Don’t sideline us—Miss Deaf Africa


Miss Deaf Africa and Malawi Chimwemwe Kamkwamba has called on the government and various players in the country not to sideline persons with hearing impairment and others with various difficulties when it comes to key information citing among others, coronavirus (Covid-19) and election issues.

Kamkwamba said this on Friday in Blantyre during a press conference organised by Malawi National Association of the Deaf (Manad).

“Most deaf people for instance, use sign language but in most of the events where key information is being relayed for instance on Covid-19 there are no sign language interpreters. We need interpreters so that we also grab the information well. At the moment I can tell you that most deaf people are not aware of Covid-19 and there have been issues to do with lockdown, they don’t know what it means,” Kamkwamba said.


She said the country needs to step up as far as dissemination of information is concerned and make sure that all people are reached when it comes to key information.

“As an ambassador for deaf people, I call upon the government to help us otherwise we have been sidelined. We are not the only ones, there are also others with other challenges. We are all Malawians and so the target should be to reach out to all. This entails that even media houses have to make it a point to have sign language interpreters to help us,” the Miss Deaf Africa said.
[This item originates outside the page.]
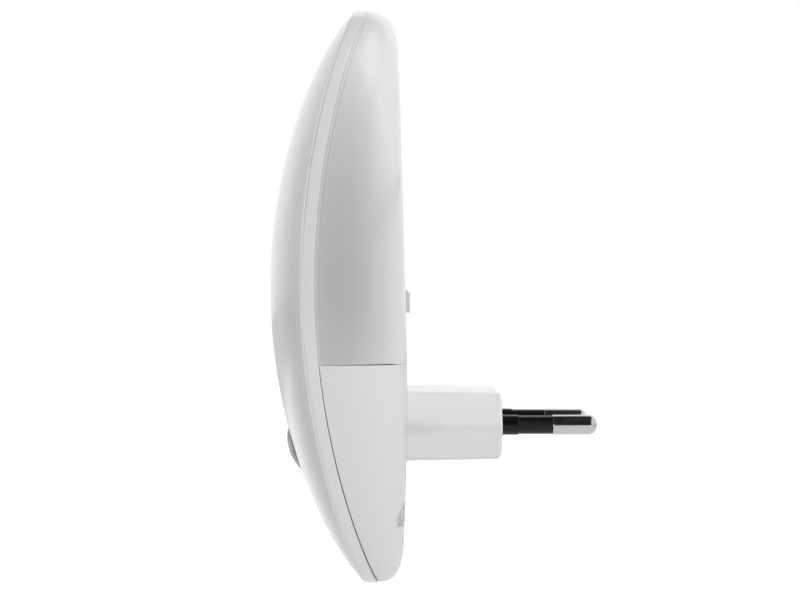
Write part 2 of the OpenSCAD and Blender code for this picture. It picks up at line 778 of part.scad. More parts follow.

She said that some persons with hearing impairments have been ill-treated and at times beaten because of lack of information on them.


“If lockdown was effected, surely some deaf people would have found themselves beaten and arrested because of lack of information. We need more information and the government has to connect with Manad and other bodies,” Kamkwamba said.

She said there was need for her and Manad to visit districts to sensitise persons with hearing impairment on Covid-19.

Manad Executive Director, Byson Chimenya, said they held the press conference to voice out their concern on issues of elections and Covid-19 because they have no clear information at the moment.

“We need to know what Covid-19 is all about, the precautionary measures being followed but this has to be done through sign languages which we do not have on the ground. We have sign language interpreters who can be used and so we need the government to engage us,” he said.

Minister of Health, Jappie Mhango, recently during one of the press conferences on Covid-19 updates urged media houses to strive to have sign language interpreters to reach out to all people with the message.

Minister of Information, Civic Education and Communications Technology, Mark Botomani, also stressed the need for media houses to have sign language interpreters.

He said the government was committed to make sure that information on Covid-19 is disseminated to all people in the country.

Meanwhile Miss Deaf Africa has also said that a ban on gatherings and the Covid-19 pandemic has affected most of her programmes.

“I had planned to visit schools to reach out to deaf students but now schools are closed with Covid-19 so, I cannot do it now. But I had an interaction recently with students with hearing impairment at Blantyre Secondary School,” Kamkwamba said.

She also said that she will be utilising social media to reach out to the African continent and the world on various issues including Covid-19.